Les réseaux sociaux, les forums, les textos échangés entre amis ne parlaient que de ça : la tristesse de ne pas les retrouver pour les séries.
Et pour des milliers — des centaines de milliers — de partisans, c’est une trahison rituelle. Une répétition amère qui dure depuis trop longtemps. Le Québec voulait Pierre Houde en séries. Il voulait Marc Denis en séries. Et maintenant que le retour de RDS pour la couverture complète des séries éliminatoires est presque assuré pour 2026, c’est comme si une injustice allait enfin être réparée.
Comme si on redonnait le hockey aux bonnes mains. À la bonne voix. À la bonne émotion. Et pendant ce temps, ldx pauvres Félix Séguin et Patrick Lalime… condamnés à commenter une série que le public n’écoute qu’à moitié, ou qu’il regarde… en anglais.
Pendant ce temps, TVA Sports offre une expérience fragmentée. Critiquée. Mal aimée. Avec des personnalités comme Jean-Charles Lajoie qui divisent plus qu’ils ne rassemblent.
La phrase de Péladeau, répétée plusieurs fois, résonne comme un la fin :
« C’est critique comme situation. »
Il sait que la bataille est perdue. Il sait que TVA Sports ne survivra pas sans les droits du Canadien. Il sait que RDS revient en force. Et il sait que ses actionnaires en ont assez de perdre 20 millions $ par année, sans retour.

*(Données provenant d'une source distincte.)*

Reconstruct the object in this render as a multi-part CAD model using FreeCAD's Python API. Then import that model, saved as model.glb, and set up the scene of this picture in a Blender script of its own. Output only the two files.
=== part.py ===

Et comme il l’a dit lui-même, sans détour :
« Aucune entreprise n’a vocation à financer de façon indéfinie des pertes d’exploitation. »
La date est connue. L’échéance est fixée. Le contrat avec la LNH se termine en 2026. Et à ce moment-là, TVA Sports deviendra une coquille vide.
Bell, de son côté, aura tout. Les droits. L’écosystème numérique. Les abonnés. Le monopole.
Et Péladeau, lui, restera avec des studios vides, des pertes sans fin… et un rêve brisé.
L’entrevue avec Patrice Roy aura été l’ultime clou dans le cercueil. Une fin publique. Douce. Poli. Mais fatale. Péladeau a tout dit. Sauf le mot "fermeture".
Mais on l’a tous entendu. Dans son silence. Dans ses hésitations. Dans ses demi-vérités.
TVA Sports va mourir. RDS va reprendre le trône. Et le hockey francophone, désormais, n’aura plus qu’un seul roi.
Pierre Karl Péladeau ne l’a pas dit. Mais il l’a avoué.